Николя вытащил медальон на золотой цепочке и открыл крышку, чтобы еще раз взглянуть на лицо, которое за два года изучил, как свое собственное. Золотисто-медовые глаза красавицы насмешливо следили с портрета за каждым его движением. Подчас Николя казалось, что если хорошенько прислушаться, то можно различить отзвук высокомерного смеха. А эта влекущая улыбка… Разве не справедливо будет признаться, что очаровательная улыбка с каждым днем все больше пленяет его сердце? Николя поежился и презрительно хмыкнул. Угораздило же оказаться во власти женщины, которую он даже никогда не видел и с которой связан лишь косвенно — обещанием, данным сестре у ложа ее умирающего сына. Слава Богу, Джулиан выкарабкался, и вопрос о мести стоит теперь не так остро. Нельзя сказать, чтобы для Джулиана эта история прошла бесследно, душевная рана еще не скоро зарубцуется. Он получил от жизни хороший урок и в следующий раз наверняка поостережется бездумно бросать под ноги женщине свое сердце.
Жестокая усмешка тронула губы Николя, когда он стал придумывать наказание для Мары О'Флинн.

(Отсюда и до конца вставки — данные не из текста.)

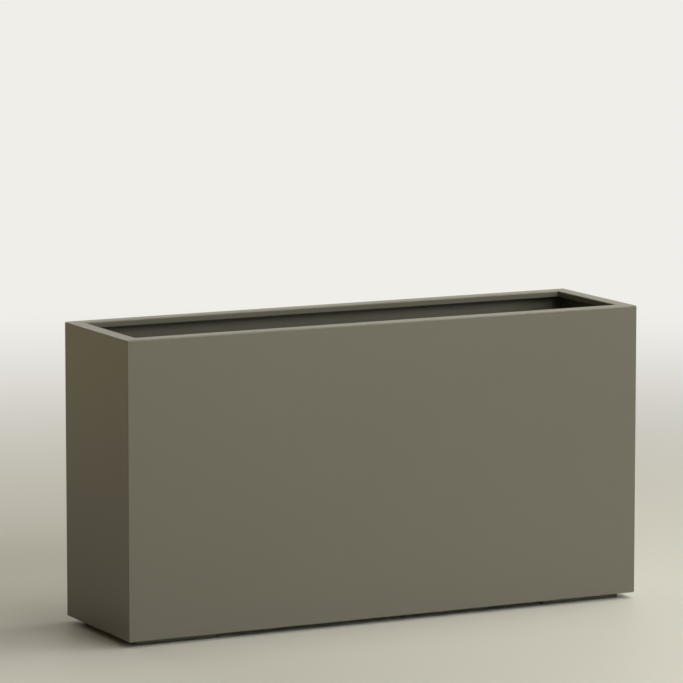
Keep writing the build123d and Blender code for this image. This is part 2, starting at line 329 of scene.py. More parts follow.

То высокомерие и невероятная гордыня, с какой она относится к жалким смертным, возмущали его до глубины души. Он еще раз взглянул на изображение и погрузился в тягостные раздумья. Сегодня вечером, без сомнения, Шанталь встретил именно ту женщину, с которой писали этот портрет. Но она оказалась совсем не той, которую он искал. Так что Николя поставлен перед необходимостью принять трудное решение: либо он доверится своему внутреннему чутью, которое подсказывает, что все обстоит совсем не так, как это хотят представить калифорнийцы; либо он им поверит и признает эту женщину их родственницей. Откровенно говоря, Николя не видел причины, побуждающей бы их лгать ему.